Malheureusement, Kim n'est pas de taille à se mesurer à ces défis insensés. Provoquant Misha Faïtas, elle annonce à ses supporters qu'elle va ingurgiter un nombre inconsidéré de calories pour être reconnue comme l'étoile du mukbang québécois. Certains la déconseillent, d'autres l'encouragent. Même Misha Faïtas lui fait la part belle en la reconnaissant comme sa rivale, déclarant qu'elle ne lui veut aucun mal. Évidemment, l'aventure soutenue par Kim finira tragiquement, nous la verrons mourir devant l'écran lorsqu'elle ingurgite une quantité indécente de mets coréens qu'elle s'est fait livrer dans la soirée. Traqué par la surabondance, son estomac a éclaté. Une chirurgie ne servira à rien. Son cœur a lâché. C'est un tel choc que les vidéos mukbang seront interdites sur Youtube. Décision juridique qui a été prise pour la sécurité mentale des utilisateurs et des téléspectateurs, ces gavages gargantuesques n'étant que piètres et répugnants spectacles. L'histoire de Kim n'est pas terminée pour autant. Morte, elle joue un rôle justicier envers sa mère, envers le restaurateur où elle a commandé son dernier repas gargantuesque. Envers Misha Faïtas, rôle qu'elle insufflera étrangement à son père, envers Jen, sa cousine. Ces personnages sont-ils vraiment responsables de la chute de Kim, nul ne peut le savoir. Kim était une introvertie qui entretenait une colère contre sa mère depuis l'enfance, colère suicidaire que même après sa mort, elle fera rejaillir spectralement sur ses partenaires.

Le récit, qu'on ne sait trop comment libeller, s'avère un témoignage contre la malbouffe, concocté intelligemment par Fanie Demeule, ne jugeant à aucun moment le sort des êtres dont elle tient les ficelles, sans complaisance. Ils sont tous fragiles, vulnérables, prêts à être avalés par le monstre cybernétique. Ceux et celles qui se laissent aspirer par ses tentacules redoutables, se vident de leur composition organique avant de se transformer en loques. Telle Jennifer, la cousine de Kim, aux apparences équilibrées, fille sportive, aux goûts modérés. Fanie Demeule, observant et dirigeant les avatars mortels de Kim, conseille, déconseille à la fois les manières de s'y prendre pour ne pas se laisser happer par ce gouffre démoniaque d'où vivants et morts ne règlent aucun de leurs rêves. Y sont mentionnés les buts de ces algorithmes, capables de détruire leurs adeptes en les axant sur la motivation, la relaxation, sur l'aspect émotionnel de leurs rapports avec leurs semblables. Sur une troublante psychologie déjà démontrée de la part d'internautes utilisant Youtube sobrement.
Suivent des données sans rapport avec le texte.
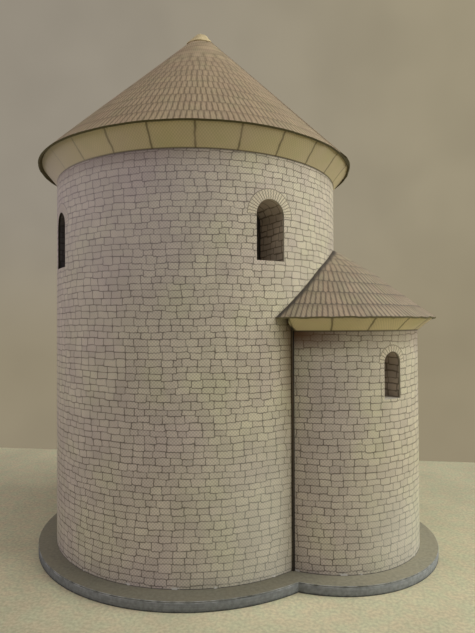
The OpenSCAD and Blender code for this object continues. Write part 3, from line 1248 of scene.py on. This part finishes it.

Plus intéressée par la vie réelle que par le numérique, on a échappé à cet esclavage dont on ignorait l'existence. Livre déconcertant, nécessaire — on n'ose parler de fiction — , pour démontrer qu'en tout, les excès, l'immodération, sont des nourritures malsaines jusqu'aux symptômes mortifères. Symboles de la malbouffe internationale qui n'ont rien à voir avec la gastronomie qui chatouille avec délices les papilles délicates et gourmandes de l'un de nos plaisirs terrestres.